Offered by Galerie Latham
Copper, brass and silver "dinanderie" vase, usual hallmark of the artist.
Jean-Albert Duvoisin (1904-1991) was born in Geneva and it was in this city that he developed his talent as a "chiseler-goldsmith," as he called himself. A former student of the Geneva School of Industrial Arts, the artist was particularly attached to the "real craft," which he practiced with respect for tradition and using tools he made himself. He is a key figure in Geneva's jewelry and goldsmithing of the 20th century. He first opened a boutique on Rue de la Cité, among the antique dealers. He would soon open, around 1941, his store, well known to the Genevans, on Passage Terraillet.

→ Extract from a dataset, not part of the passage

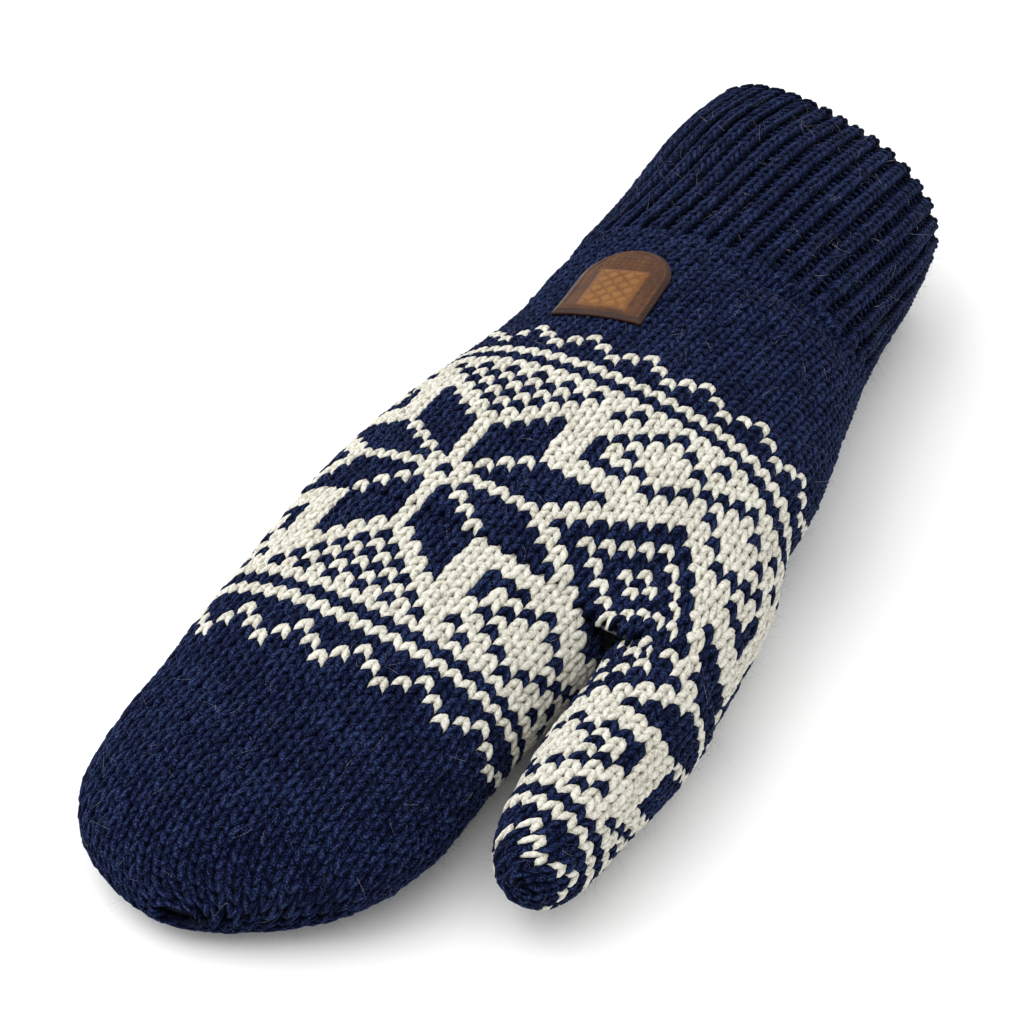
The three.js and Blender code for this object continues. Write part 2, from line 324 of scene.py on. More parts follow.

At the same time, he participated in several events, including the 2nd National Exhibition of Fine and Applied Arts, which was held in Plainpalais in 1931, in the now-destroyed Palais des Expositions. He mastered the traditional forms of silver jewelry (a field in which he excelled) and copperware. But his creativity transfigured classical forms (tea and coffee sets, pitchers, boxes and vases) by bringing together pewter, copper, brass, silver and gold. His goldsmithing works are true works of art. While this outstanding goldsmith and chaser worked mainly with silver, he also worked with copper and gold, in the spirit of the Lyon goldsmith and medalist Claudius Linossier (1893-1953), whom he never met. His sculptures and shaped pieces in copperware, mainly made in the 1930s, are quite rare on the art market (the Geneva Museum of Art and History has a very stylized portrait of a woman from this period, in the spirit of Matisse's cutouts, made in repoussé tin).